- **WHAT IS NEEDED**: Report only the number of lines in this material that include the string "points".

- **DATA EXTRACT**:
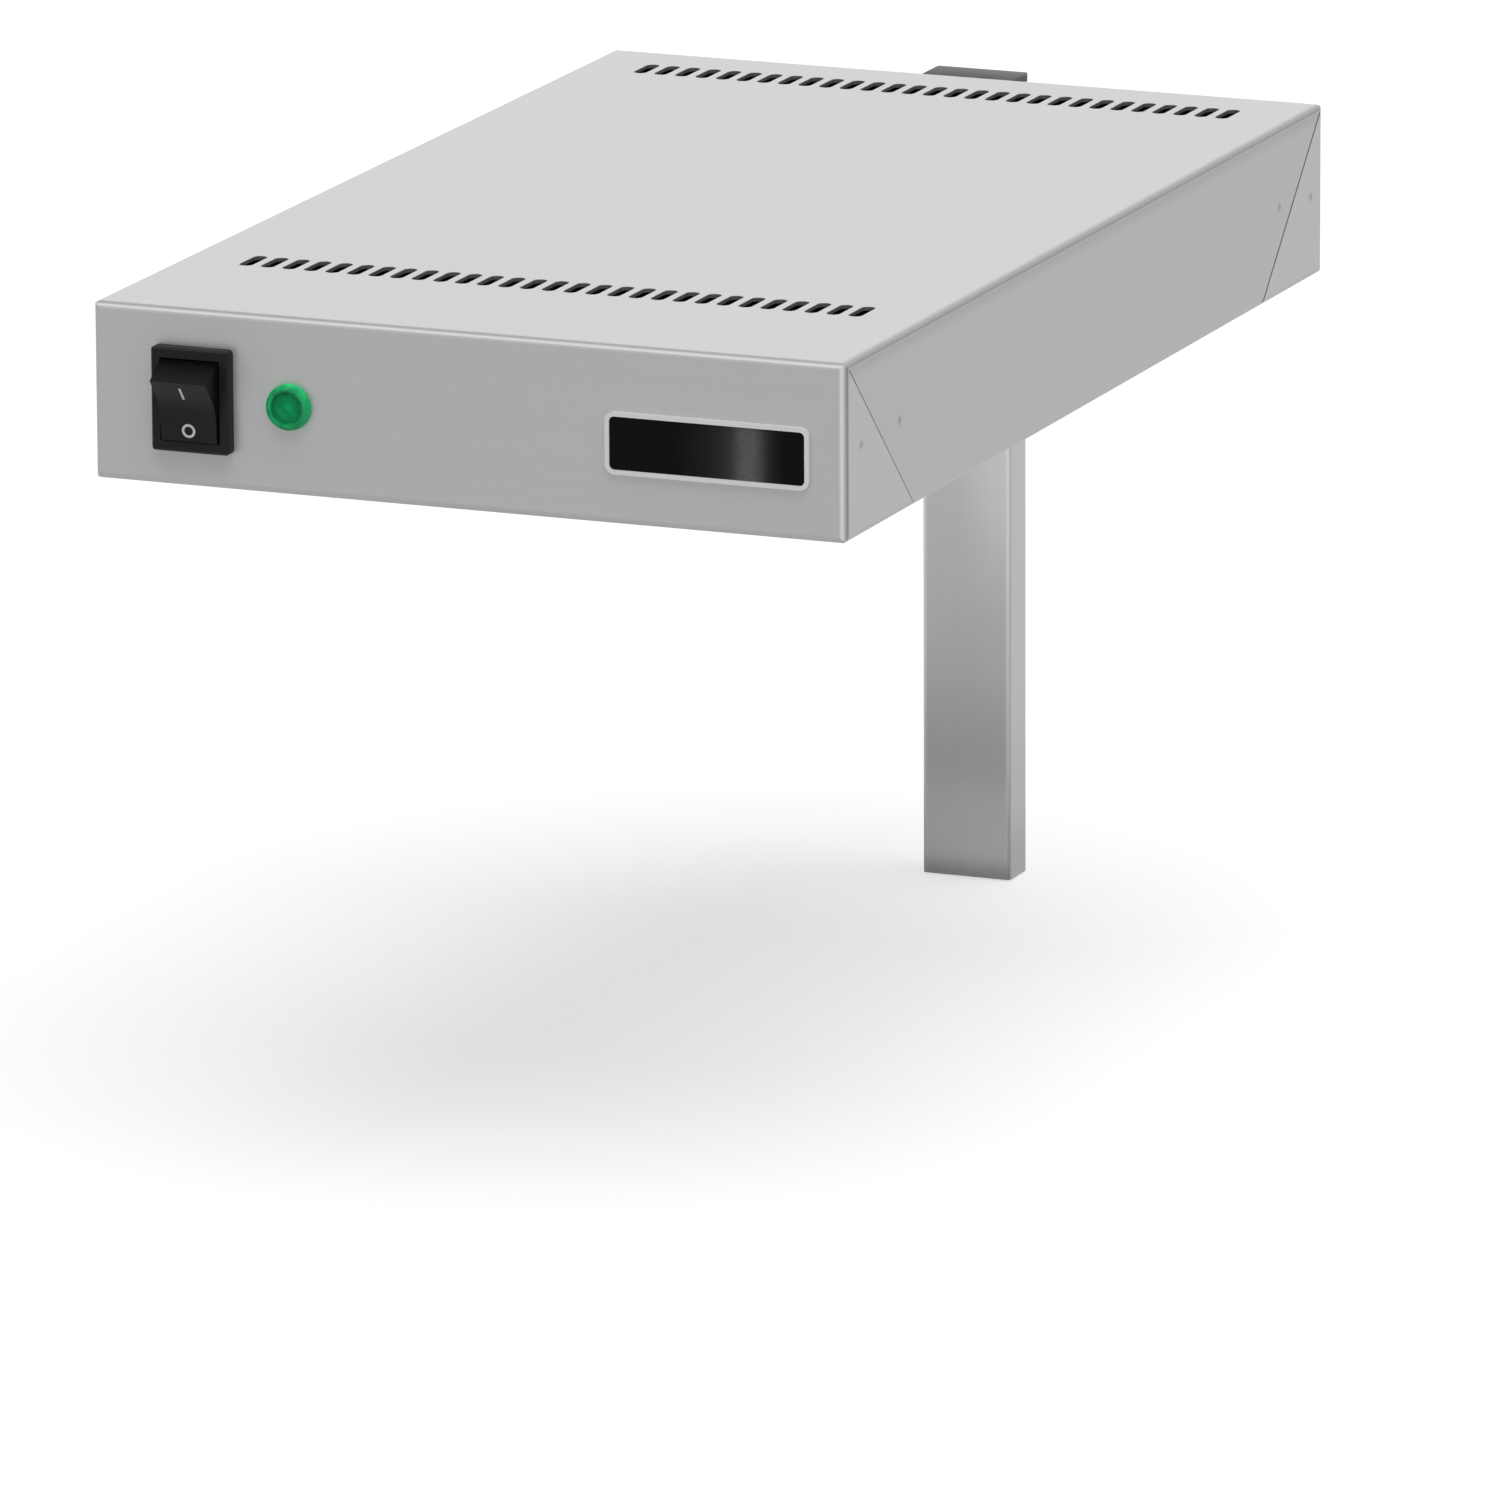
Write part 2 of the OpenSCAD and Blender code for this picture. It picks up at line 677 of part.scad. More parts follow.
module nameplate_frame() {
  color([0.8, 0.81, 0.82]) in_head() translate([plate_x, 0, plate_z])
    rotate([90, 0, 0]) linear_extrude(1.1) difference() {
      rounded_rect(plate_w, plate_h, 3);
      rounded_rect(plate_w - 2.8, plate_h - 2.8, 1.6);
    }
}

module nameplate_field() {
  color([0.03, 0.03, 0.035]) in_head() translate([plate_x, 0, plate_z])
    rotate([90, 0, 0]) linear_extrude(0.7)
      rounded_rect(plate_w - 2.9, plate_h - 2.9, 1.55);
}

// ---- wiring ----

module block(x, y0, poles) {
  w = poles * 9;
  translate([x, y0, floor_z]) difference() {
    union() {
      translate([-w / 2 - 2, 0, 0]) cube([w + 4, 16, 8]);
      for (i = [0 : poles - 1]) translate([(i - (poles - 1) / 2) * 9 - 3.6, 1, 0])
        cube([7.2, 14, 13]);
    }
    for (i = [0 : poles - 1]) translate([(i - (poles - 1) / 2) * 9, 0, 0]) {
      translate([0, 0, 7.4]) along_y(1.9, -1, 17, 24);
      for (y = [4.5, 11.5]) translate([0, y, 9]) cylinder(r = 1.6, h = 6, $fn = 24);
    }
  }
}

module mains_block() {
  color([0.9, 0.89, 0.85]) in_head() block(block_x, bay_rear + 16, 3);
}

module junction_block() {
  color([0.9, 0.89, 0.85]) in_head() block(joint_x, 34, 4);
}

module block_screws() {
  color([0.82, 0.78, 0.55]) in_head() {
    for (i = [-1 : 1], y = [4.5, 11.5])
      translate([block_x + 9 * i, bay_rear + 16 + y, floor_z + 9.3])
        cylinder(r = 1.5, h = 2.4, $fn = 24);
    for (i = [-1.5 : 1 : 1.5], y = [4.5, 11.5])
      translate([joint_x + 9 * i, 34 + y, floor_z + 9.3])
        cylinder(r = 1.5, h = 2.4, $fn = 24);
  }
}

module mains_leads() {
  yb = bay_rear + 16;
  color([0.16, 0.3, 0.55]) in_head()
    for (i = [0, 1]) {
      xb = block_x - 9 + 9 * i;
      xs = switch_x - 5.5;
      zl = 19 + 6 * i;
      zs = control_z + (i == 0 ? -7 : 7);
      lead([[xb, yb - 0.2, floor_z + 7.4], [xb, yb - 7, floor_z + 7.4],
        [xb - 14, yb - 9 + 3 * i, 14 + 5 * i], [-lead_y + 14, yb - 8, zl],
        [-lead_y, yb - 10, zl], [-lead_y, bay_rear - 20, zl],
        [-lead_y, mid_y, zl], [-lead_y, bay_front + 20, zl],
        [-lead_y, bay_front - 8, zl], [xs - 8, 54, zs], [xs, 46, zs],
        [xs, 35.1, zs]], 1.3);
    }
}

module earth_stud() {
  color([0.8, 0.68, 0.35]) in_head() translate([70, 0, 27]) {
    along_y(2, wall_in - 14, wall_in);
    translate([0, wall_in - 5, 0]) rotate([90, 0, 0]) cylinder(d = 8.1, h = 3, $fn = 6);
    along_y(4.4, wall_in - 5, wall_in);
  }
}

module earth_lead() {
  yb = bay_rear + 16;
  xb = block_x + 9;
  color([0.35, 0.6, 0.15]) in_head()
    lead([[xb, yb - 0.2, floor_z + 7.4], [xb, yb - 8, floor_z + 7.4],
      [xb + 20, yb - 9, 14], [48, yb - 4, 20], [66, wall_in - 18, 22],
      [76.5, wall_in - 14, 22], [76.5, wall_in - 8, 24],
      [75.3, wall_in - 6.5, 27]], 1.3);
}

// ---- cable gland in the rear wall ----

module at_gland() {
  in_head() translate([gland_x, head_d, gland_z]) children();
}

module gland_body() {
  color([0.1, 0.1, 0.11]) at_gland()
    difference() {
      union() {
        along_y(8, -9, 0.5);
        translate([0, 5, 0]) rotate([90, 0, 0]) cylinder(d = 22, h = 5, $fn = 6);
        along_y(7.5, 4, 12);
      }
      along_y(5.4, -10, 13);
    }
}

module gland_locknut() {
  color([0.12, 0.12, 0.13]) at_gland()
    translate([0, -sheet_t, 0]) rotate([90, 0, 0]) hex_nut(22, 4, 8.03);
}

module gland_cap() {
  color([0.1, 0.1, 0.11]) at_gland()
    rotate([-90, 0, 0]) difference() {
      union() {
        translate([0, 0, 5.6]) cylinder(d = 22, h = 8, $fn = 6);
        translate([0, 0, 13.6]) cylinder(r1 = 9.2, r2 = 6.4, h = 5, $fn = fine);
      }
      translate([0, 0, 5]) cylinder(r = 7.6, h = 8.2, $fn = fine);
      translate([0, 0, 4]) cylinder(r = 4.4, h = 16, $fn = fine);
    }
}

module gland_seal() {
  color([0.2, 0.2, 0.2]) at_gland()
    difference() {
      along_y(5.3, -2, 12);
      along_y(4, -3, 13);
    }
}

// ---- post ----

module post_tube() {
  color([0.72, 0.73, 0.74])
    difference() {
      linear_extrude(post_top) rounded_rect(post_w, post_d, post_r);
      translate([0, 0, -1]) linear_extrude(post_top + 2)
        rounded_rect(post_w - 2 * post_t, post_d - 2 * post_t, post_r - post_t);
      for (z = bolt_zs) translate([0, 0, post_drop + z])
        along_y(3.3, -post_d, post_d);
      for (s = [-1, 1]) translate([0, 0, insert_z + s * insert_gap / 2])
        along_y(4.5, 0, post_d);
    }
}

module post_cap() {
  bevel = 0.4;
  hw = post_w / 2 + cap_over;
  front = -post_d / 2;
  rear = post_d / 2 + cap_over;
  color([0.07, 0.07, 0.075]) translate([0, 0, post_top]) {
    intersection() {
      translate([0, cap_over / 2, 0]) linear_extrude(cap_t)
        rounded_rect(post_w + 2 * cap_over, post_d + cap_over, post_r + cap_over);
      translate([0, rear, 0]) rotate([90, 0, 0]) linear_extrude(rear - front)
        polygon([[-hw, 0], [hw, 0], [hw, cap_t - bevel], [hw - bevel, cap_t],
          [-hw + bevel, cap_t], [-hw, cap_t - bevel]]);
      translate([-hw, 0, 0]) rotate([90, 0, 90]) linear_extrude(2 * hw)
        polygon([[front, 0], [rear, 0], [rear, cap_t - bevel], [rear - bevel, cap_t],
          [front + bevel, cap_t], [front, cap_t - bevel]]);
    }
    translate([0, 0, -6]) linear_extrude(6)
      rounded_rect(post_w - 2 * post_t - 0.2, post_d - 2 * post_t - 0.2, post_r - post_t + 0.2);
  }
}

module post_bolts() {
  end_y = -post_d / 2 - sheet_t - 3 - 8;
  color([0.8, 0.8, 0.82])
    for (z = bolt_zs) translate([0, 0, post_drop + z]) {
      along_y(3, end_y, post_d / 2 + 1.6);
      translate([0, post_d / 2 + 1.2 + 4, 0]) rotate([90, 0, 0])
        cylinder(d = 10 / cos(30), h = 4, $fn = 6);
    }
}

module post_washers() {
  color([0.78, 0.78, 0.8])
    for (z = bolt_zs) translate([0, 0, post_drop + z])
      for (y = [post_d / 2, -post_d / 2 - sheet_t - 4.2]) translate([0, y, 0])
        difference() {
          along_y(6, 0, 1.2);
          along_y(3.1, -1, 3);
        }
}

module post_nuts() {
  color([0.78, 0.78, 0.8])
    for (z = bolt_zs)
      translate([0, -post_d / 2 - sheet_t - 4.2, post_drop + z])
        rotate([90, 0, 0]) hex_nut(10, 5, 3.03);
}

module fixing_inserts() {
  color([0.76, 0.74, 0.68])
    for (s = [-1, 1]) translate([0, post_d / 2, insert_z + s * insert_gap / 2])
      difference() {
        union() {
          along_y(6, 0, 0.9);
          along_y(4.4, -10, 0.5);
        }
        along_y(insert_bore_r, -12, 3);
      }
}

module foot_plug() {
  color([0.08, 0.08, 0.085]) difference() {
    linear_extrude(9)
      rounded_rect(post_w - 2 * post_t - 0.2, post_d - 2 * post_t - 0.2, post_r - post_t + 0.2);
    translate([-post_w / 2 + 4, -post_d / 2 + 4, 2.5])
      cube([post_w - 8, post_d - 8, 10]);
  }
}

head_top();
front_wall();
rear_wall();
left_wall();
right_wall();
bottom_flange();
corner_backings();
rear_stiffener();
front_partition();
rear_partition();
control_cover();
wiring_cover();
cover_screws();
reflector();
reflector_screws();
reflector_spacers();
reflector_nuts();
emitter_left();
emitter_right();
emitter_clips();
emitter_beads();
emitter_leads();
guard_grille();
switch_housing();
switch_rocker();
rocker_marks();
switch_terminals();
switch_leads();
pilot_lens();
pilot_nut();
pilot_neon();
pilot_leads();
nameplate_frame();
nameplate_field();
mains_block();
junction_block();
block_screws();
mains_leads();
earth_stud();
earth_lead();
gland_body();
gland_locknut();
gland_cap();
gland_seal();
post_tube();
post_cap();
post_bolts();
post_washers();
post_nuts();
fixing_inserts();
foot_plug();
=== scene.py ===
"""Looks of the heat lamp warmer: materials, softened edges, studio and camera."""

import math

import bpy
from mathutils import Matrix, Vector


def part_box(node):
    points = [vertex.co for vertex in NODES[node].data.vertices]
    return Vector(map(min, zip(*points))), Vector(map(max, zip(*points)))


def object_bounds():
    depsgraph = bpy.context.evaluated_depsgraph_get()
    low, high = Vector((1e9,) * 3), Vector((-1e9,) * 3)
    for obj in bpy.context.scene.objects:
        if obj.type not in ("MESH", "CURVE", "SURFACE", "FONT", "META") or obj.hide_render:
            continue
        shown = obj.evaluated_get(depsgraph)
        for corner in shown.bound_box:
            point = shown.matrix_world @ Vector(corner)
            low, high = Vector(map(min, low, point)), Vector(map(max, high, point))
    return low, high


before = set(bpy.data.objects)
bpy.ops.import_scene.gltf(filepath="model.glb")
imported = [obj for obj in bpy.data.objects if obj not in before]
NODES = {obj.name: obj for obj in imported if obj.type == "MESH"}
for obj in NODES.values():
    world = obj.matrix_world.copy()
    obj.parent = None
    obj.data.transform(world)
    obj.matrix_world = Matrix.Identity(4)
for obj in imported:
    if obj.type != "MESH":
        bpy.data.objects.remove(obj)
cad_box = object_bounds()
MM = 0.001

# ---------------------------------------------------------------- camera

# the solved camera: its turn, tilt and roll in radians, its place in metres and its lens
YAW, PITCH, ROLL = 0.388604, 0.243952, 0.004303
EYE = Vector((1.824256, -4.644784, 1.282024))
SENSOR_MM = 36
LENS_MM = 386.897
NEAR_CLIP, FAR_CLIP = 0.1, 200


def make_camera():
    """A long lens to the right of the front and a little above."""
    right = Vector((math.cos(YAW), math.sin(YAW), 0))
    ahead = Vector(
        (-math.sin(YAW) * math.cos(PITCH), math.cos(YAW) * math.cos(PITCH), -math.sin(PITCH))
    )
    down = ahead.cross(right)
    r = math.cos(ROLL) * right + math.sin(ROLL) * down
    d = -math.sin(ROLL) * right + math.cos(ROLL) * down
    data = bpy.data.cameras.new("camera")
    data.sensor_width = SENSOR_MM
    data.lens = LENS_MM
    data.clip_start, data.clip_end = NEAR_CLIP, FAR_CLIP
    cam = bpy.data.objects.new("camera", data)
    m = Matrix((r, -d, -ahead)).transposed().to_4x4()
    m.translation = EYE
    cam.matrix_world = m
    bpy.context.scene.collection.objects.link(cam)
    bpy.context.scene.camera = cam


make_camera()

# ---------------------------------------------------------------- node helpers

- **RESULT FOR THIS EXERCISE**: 2